### STATED EXERCISE
Return the line containing "obj.parent = empty", the line containing "in imported if", and every line between them, exactly as they stand. Output nothing else.

### DATASET CONTENT
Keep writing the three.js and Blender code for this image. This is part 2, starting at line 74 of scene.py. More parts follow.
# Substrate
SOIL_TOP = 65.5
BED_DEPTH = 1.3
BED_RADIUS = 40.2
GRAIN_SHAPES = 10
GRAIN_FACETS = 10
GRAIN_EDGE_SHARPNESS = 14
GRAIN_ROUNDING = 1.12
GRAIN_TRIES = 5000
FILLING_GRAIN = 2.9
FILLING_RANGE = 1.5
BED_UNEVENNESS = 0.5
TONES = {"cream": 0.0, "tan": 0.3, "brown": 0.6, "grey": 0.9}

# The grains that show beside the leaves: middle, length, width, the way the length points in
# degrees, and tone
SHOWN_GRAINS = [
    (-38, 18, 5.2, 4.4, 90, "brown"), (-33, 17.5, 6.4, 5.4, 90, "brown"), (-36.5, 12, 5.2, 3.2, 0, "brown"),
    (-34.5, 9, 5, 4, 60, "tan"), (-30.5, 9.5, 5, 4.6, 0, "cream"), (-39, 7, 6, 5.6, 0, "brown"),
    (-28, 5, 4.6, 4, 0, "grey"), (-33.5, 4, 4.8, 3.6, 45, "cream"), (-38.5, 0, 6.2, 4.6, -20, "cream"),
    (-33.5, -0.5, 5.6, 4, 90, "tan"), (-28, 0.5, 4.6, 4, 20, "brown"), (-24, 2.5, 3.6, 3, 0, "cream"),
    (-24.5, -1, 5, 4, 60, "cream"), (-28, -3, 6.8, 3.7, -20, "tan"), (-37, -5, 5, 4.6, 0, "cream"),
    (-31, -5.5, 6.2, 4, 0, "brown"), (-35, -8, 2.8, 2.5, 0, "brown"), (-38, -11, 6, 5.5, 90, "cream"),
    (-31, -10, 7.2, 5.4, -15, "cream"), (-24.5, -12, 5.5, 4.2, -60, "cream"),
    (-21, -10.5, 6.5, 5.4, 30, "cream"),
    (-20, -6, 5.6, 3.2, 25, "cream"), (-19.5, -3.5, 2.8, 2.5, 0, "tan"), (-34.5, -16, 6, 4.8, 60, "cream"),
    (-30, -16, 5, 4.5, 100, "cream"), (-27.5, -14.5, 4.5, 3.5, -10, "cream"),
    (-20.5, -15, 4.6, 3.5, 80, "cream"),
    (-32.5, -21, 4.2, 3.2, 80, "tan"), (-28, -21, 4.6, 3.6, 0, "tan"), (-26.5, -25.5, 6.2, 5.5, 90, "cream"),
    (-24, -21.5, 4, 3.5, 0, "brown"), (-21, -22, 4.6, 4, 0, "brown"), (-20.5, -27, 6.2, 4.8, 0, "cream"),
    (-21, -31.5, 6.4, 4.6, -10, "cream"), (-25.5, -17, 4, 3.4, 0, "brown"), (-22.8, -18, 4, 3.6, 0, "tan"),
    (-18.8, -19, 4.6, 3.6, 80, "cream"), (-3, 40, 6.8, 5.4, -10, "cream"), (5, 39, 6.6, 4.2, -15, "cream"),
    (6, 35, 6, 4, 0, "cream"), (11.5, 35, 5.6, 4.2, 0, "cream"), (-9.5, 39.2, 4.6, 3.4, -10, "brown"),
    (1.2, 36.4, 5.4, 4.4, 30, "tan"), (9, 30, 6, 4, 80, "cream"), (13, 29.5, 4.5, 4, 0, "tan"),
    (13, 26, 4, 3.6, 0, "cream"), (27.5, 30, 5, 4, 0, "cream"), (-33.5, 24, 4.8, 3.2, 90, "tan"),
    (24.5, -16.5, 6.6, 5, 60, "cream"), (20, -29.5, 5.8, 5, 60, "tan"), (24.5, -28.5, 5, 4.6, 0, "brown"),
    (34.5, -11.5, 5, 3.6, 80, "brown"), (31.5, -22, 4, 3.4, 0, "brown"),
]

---

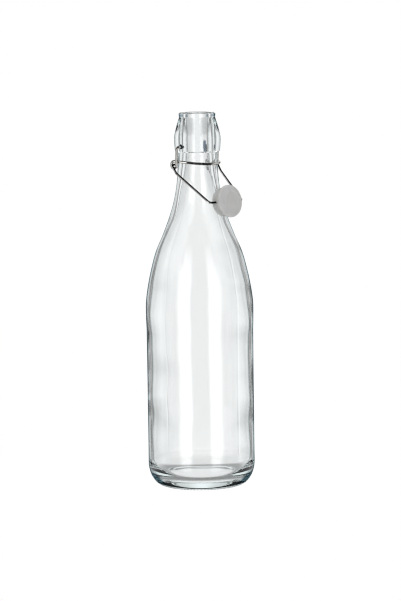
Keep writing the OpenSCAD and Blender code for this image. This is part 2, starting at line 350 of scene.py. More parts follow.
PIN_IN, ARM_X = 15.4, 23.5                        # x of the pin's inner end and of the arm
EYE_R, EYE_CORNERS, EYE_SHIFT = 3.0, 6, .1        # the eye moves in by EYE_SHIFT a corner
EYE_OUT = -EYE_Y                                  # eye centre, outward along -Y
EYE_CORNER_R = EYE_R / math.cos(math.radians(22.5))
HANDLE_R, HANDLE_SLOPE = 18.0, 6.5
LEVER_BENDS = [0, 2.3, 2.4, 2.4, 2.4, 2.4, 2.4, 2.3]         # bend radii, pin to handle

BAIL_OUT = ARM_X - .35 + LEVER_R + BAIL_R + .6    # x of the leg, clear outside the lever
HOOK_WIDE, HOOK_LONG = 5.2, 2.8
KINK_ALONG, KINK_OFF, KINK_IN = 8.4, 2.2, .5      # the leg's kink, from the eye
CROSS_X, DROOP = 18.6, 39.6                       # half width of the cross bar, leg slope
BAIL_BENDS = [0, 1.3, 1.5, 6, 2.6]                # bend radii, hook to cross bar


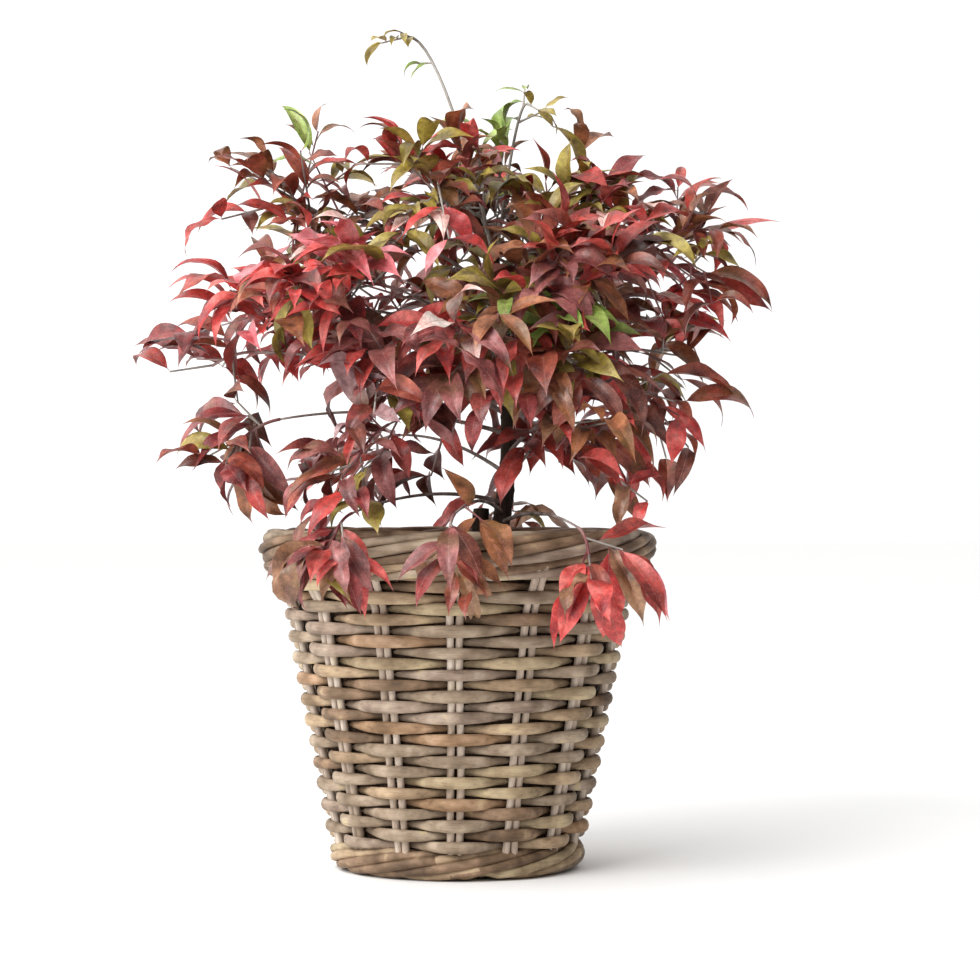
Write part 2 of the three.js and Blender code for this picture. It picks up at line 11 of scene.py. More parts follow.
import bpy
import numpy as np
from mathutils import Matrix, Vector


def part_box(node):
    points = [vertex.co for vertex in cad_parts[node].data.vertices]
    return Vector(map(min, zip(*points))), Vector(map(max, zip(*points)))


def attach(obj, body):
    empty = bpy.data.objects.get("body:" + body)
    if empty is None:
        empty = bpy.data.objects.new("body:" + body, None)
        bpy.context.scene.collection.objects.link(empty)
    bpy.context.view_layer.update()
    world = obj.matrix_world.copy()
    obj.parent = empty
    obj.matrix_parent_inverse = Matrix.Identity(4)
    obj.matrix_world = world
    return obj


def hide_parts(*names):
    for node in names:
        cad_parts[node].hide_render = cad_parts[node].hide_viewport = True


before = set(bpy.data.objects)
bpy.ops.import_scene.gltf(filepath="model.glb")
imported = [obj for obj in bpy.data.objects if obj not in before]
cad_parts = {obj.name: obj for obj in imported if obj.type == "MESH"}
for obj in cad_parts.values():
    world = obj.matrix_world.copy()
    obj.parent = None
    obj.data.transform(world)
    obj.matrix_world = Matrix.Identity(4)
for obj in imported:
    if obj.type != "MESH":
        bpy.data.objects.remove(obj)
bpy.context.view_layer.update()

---

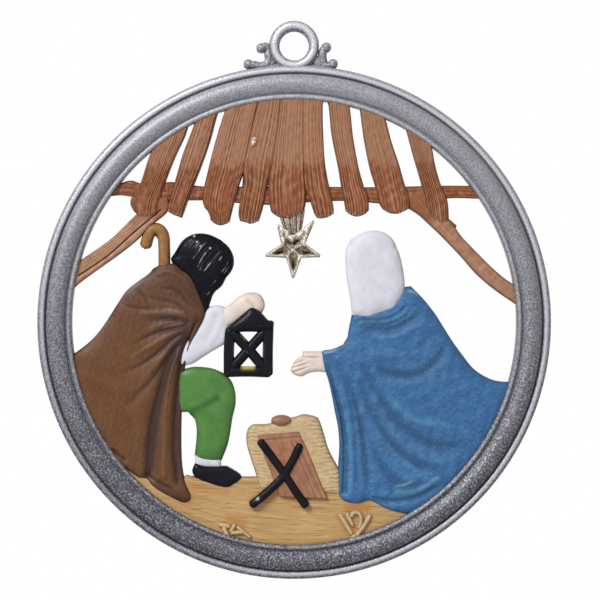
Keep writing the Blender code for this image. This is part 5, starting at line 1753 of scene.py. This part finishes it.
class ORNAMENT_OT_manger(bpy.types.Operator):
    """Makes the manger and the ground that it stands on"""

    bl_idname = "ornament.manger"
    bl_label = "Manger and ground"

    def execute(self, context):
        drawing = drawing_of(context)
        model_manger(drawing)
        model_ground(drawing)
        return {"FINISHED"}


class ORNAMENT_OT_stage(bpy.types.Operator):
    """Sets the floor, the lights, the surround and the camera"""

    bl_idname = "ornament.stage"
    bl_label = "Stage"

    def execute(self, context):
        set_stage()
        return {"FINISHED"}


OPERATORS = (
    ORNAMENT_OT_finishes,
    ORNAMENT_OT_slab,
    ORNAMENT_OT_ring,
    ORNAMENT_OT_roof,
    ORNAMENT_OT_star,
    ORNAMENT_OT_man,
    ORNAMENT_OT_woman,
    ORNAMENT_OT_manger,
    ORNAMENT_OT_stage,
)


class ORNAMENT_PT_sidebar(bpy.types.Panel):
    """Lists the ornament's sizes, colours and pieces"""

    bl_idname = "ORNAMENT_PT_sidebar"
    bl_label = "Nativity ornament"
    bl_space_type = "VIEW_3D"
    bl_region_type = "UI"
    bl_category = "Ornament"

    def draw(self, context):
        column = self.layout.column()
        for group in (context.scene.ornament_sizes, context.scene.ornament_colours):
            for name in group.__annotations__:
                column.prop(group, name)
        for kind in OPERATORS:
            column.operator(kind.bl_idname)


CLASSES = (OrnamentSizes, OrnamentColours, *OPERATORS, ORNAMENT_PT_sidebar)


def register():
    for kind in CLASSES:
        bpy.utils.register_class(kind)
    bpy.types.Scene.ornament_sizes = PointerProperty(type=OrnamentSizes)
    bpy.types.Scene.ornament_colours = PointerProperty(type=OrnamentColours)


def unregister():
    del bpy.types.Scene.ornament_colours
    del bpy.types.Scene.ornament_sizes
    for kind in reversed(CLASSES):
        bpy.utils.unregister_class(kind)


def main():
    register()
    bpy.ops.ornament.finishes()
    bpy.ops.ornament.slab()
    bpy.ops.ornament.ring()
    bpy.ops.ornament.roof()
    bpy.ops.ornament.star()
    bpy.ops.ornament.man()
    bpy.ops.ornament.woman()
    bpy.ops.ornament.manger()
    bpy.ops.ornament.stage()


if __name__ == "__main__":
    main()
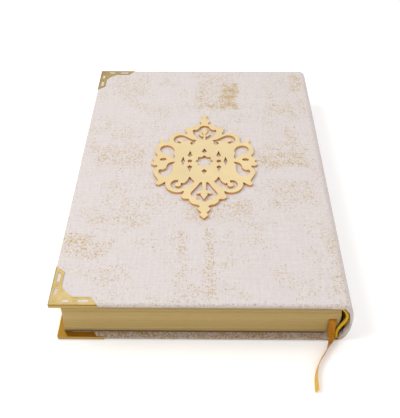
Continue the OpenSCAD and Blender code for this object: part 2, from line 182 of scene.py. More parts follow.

### OUTPUT OF THE TASK
    obj.parent = empty
    obj.matrix_parent_inverse = Matrix.Identity(4)
    obj.matrix_world = world
    return obj


def hide_parts(*names):
    for node in names:
        cad_parts[node].hide_render = cad_parts[node].hide_viewport = True


before = set(bpy.data.objects)
bpy.ops.import_scene.gltf(filepath="model.glb")
imported = [obj for obj in bpy.data.objects if obj not in before]
cad_parts = {obj.name: obj for obj in imported if obj.type == "MESH"}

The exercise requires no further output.